### Dataset section
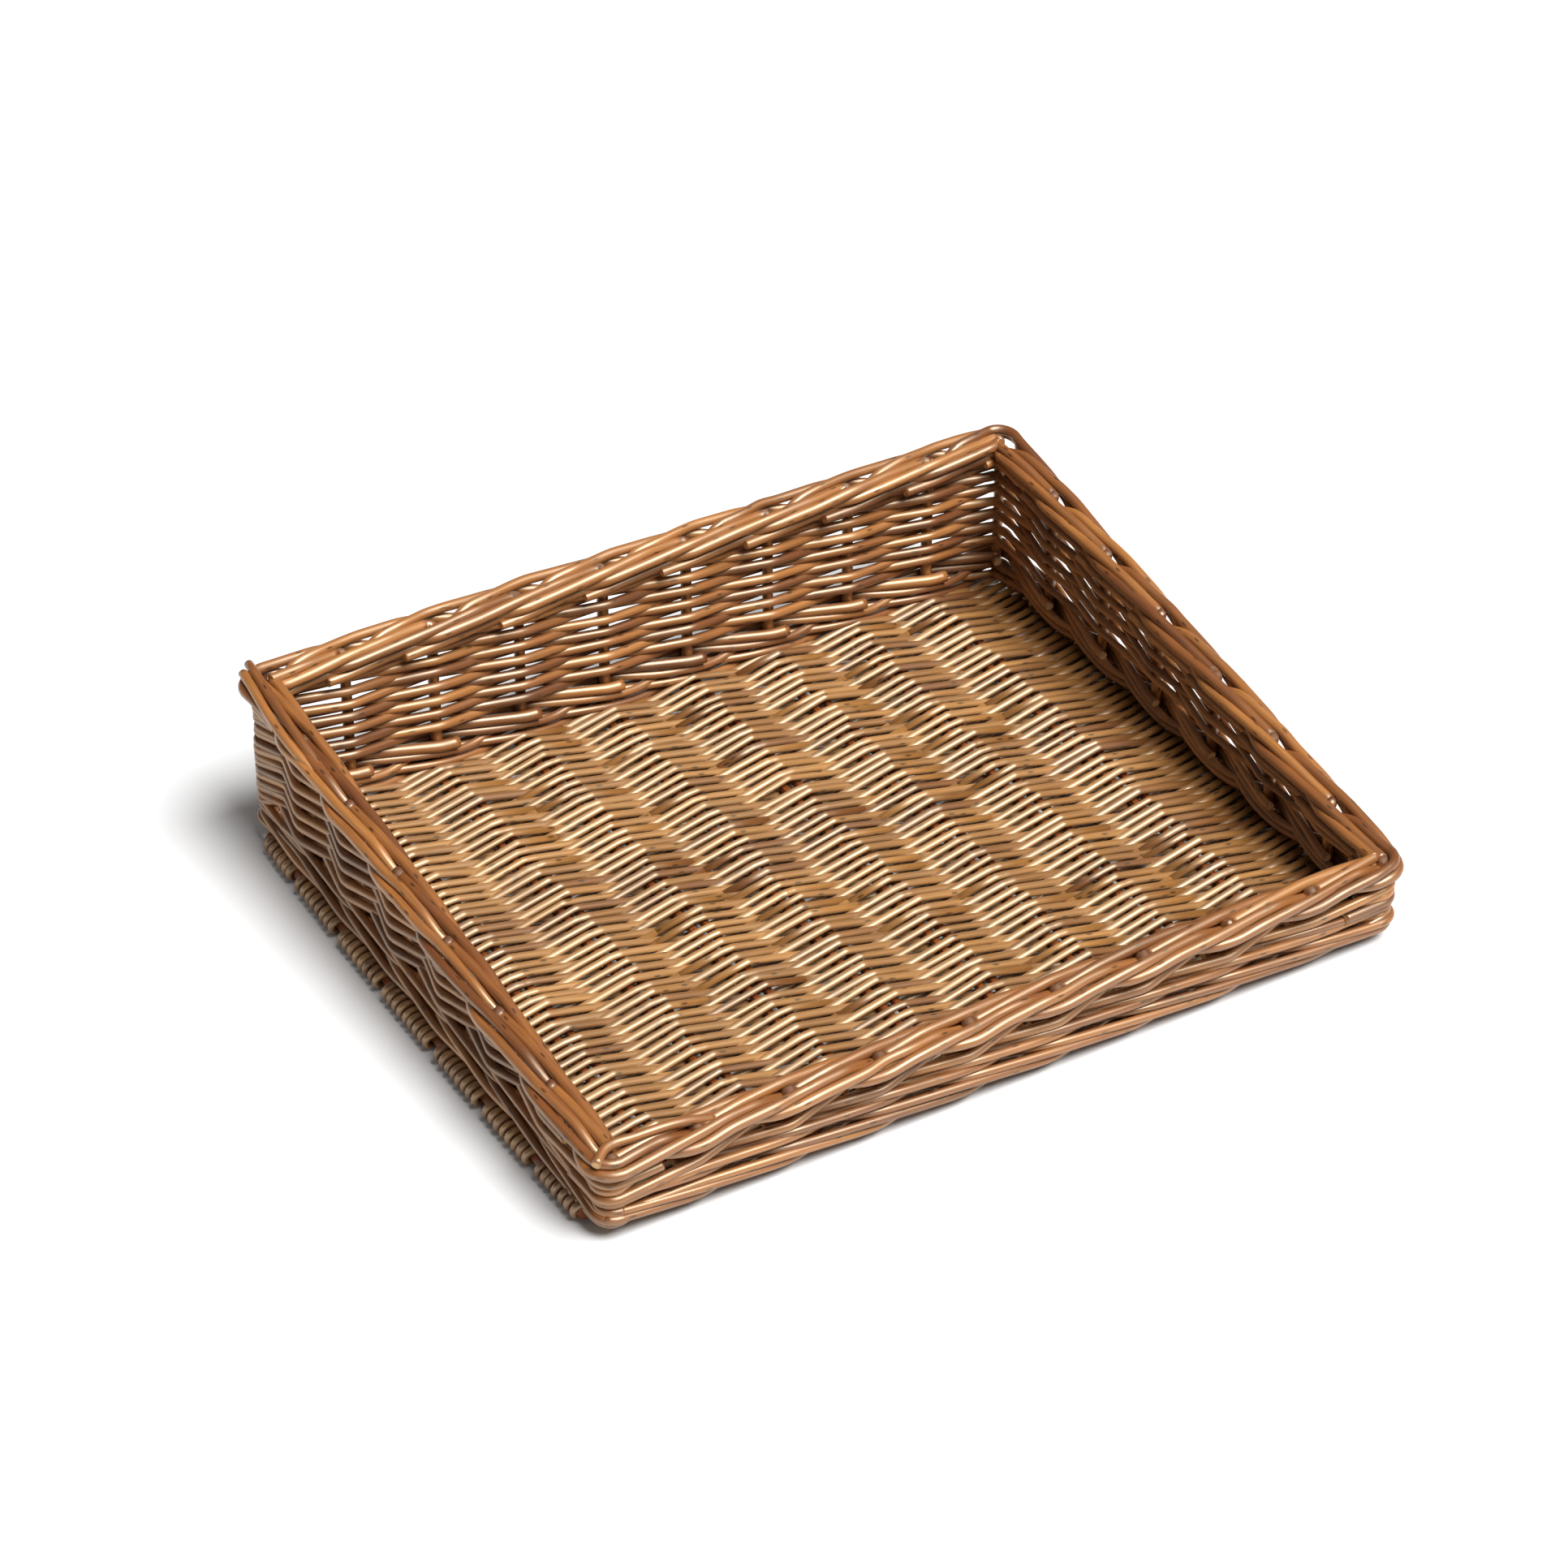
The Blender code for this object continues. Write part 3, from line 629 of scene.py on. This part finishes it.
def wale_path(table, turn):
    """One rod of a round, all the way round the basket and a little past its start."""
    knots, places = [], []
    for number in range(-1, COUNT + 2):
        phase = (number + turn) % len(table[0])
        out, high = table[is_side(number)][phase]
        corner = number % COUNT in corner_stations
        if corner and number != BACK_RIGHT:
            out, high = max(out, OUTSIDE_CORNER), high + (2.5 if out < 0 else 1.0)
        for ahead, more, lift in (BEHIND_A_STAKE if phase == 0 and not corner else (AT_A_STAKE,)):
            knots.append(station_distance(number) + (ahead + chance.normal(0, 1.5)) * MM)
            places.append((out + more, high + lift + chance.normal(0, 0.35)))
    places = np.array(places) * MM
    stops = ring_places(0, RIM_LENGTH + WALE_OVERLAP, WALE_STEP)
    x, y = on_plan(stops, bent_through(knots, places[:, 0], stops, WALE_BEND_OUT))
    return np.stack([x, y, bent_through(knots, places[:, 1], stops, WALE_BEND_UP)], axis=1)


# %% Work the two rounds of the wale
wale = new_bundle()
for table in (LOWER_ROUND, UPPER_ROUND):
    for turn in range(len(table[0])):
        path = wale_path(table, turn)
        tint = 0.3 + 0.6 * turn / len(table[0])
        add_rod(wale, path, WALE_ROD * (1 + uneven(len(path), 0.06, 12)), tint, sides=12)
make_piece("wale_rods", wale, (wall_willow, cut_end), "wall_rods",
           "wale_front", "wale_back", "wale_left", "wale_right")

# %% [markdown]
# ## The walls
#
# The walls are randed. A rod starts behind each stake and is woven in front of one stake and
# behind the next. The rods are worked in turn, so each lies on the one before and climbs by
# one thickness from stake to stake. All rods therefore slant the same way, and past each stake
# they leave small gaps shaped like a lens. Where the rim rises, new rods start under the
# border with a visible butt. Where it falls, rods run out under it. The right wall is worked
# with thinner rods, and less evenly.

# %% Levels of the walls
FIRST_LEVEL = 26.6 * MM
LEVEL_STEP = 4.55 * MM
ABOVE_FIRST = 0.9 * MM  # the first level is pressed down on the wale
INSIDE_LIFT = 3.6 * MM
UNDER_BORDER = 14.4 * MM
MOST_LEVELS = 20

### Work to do
Only lines with "from" are wanted here; list each of them.

### Exercise answer
The Blender code for this object continues. Write part 3, from line 629 of scene.py on. This part finishes it.
# one thickness from stake to stake. All rods therefore slant the same way, and past each stake